If you need to do heavy calculations:

  • Submit that calculation as a batch job

  • UPPMAX only: use an interactive session

This will be shown in the course in a later session

Within the R interpreter we can give R commands:

print("Hello world")

Which will give the output:

[1] "Hello world"

3.3. how to see the list of installed R packages

From within the R interpreter, we can check which packages are installed using:

installed.packages()

3.4. how to load an R package

From within the R interpreter, we can load a package like:

library(ggplot2)

3.5. how to quit the interpreter

To quit the R interpreter, use the quit function:

quit()

You will get the question:

Save workspace image? [y/n/c]:

where you type n until you know what that is :-)

4. Run an R script

flowchart TD

  subgraph R
    say_hello[4.2.Say hello]
    see_installed_packages[See installed packages]
    load_package[Load a package]
  end
  run_r_script[4.Run an R script Rscript]

  run_r_script --> say_hello
  run_r_script --> see_installed_packages
  run_r_script --> load_package

Now you have loaded a module for a specific version of R, from the terminal, we can run an R script like this:

Rscript <r_script_name>

where <r_script_name> is the path to an R script, for example Rscript hello.R.

Warning

Only do lightweight things!

We are still on the login node, which is shared with many other users. This means, that if we do heavy calculations, all these other users are affected.

If you need to do heavy calculations:

  • Submit that calculation as a batch job

  • UPPMAX only: use an interactive session

This will be shown in the course in a later session

Exercises

Exercise 1: find an R module

Note

Learning objectives

  • find the module to be able to run R

Use the module system to find which versions of R are provided by your cluster’s module system.

Exercise 2: load an R module

Note

Learning objectives

  • load the module to be able to run R

For this course, we recommend these versions of R:

HPC center

R version

HPC2N

4.1.2

LUNARC

4.2.1

UPPMAX

4.1.1

Load the module for the R version recommended to use in this course.

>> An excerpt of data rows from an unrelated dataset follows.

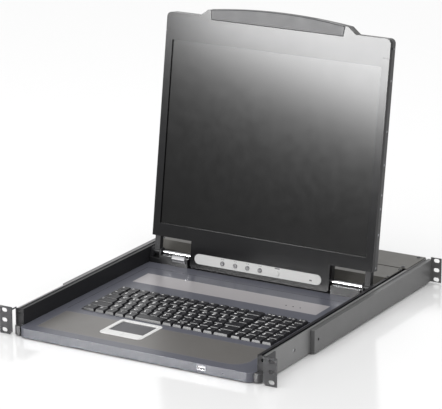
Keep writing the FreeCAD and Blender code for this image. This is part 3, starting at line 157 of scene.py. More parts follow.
@dataclass(frozen=True)
class Finish:
    """One surface finish, made as a procedural material on object coordinates.

    Lengths are in metres. The grain's depth is the height of its relief.
    """

    name: str
    colour: Colour
    roughness: float = 0.5
    metallic: float = 0.0
    grain: Grain = Grain.MOULDED
    grain_size: float = 0.0008
    grain_depth: float = 0.00003
    variation: float = 0.10
    second_colour: Colour | None = None
    # Strength of a painted highlight that lightens edges.
    edge_wear: float = 0.0
    coat: float = 0.0
    coat_roughness: float = 0.2
    specular: float = 0.5
    cloud_scale: float = 22.0
    # How far the painted edge highlight lightens the colour.
    highlight_gain: float = 2.5
    highlight_lift: float = 0.06
    edge_radius: float = 0.8 * MM
    dot_radii: tuple[float, float] = (0.22, 0.34)

    @classmethod
    def powder(
        cls, name: str, colour: Colour, roughness: float, metallic: float, **others: float
    ) -> "Finish":
        """A powder coat on steel."""
        return cls(name, colour, roughness, metallic, Grain.POWDER, 1.2 * MM, 0.04 * MM, **others)

    @classmethod
    def smooth(
        cls, name: str, colour: Colour, roughness: float, metallic: float = 0.0, **others: float
    ) -> "Finish":
        """A finish without relief."""
        return cls(name, colour, roughness, metallic, Grain.SMOOTH, **others)

    def material(self) -> bpy.types.Material:
        """Makes the material, or returns it if it has been made."""
        name = f"{self.name}_finish"
        found = bpy.data.materials.get(name)
        if found:
            return found
        material = bpy.data.materials.new(name)
        material.use_nodes = True
        material.node_tree.nodes.clear()
        tree = NodeTree(material.node_tree)
        place = tree.add("ShaderNodeTexCoord").outputs["Object"]
        shader = tree.add("ShaderNodeBsdfPrincipled")
        shader.inputs["Metallic"].default_value = self.metallic
        shader.inputs["Coat Weight"].default_value = self.coat
        shader.inputs["Coat Roughness"].default_value = self.coat_roughness
        shader.inputs["Specular IOR Level"].default_value = self.specular
        colour = self._colour(tree, place)
        tree.tree.links.new(colour, shader.inputs["Base Color"])
        tree.tree.links.new(self._roughness(tree, place), shader.inputs["Roughness"])
        normal = self._relief(tree, place)
        if normal:
            tree.tree.links.new(normal, shader.inputs["Normal"])
        output = tree.add("ShaderNodeOutputMaterial")
        tree.tree.links.new(shader.outputs[0], output.inputs["Surface"])
        return material

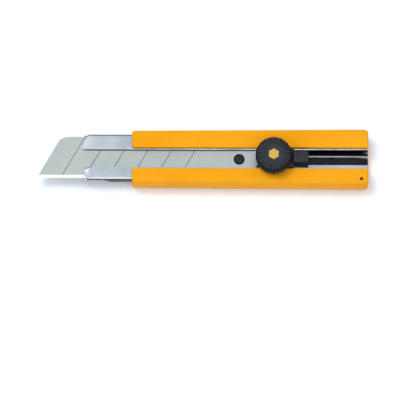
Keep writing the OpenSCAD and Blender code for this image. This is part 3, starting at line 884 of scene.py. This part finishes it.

Exercise 3: use the R interpreter

Note

Learning objectives

  • run the R interpreter

  • run the R command to get the list of installed R packages

flowchart TD

  use_r_interpreter[3.Use the R interpreter]
  start_r_interpreter[3.1 Start the R interpreter]
  subgraph R
    say_hello[Say hello]
    see_installed_packages[3.2 See installed packages]
    load_package[3.3 Load a package]
  end
  stop_r_interpreter[Stop the R interpreter]

  use_r_interpreter --> start_r_interpreter
  use_r_interpreter --> say_hello
  use_r_interpreter --> see_installed_packages
  use_r_interpreter --> load_package
  use_r_interpreter --> stop_r_interpreter

Here we:

  • start the R interpreter

  • find out which packages are already installed

  • load an R package

Exercise 3.1: start the R interpreter

Start the R interpreter.

Exercise 3.2: check which packages are installed

From within the R interpreter, check which packages are installed.

Exercise 3.3: load a package

From within the R interpreter, load the parallel package.

Exercise 4: run an R script

Note

Learning objectives

  • run an R script from the command-line

flowchart TD

  subgraph R
    say_hello[4.2.Say hello]
    see_installed_packages[See installed packages]
    load_package[Load a package]
  end
  run_r_script[4.Run an R script Rscript]

  run_r_script --> say_hello
  run_r_script --> see_installed_packages
  run_r_script --> load_package

In this exercise, we will run an example script.

Exercise 4.1: get an R script

Get the R script hello.R by downloading it from the terminal:

wget https://raw.githubusercontent.com/UPPMAX/R-python-julia-HPC/main/exercises/r/hello.R

Exercise 4.2: run

Run the R script called hello.R, using Rscript.

Exercise 5: download and extract the tarbal with exercises

See here how to download and extract the tarbal with exercises.

Conclusions

Keypoints

One needs to:

  • first find a module to run R

  • load one or more modules to run R.

  • if one cares about reproducibility, use explicit versions of modules

  • start the R interpreter with R

  • run R scripts scripts with Rscript

However:

  • as we work on a login node, we can only do lightweight things

  • we can only use the R packages installed with the R module

  • we do not work in an isolated environment

These will be discussed in other sessions.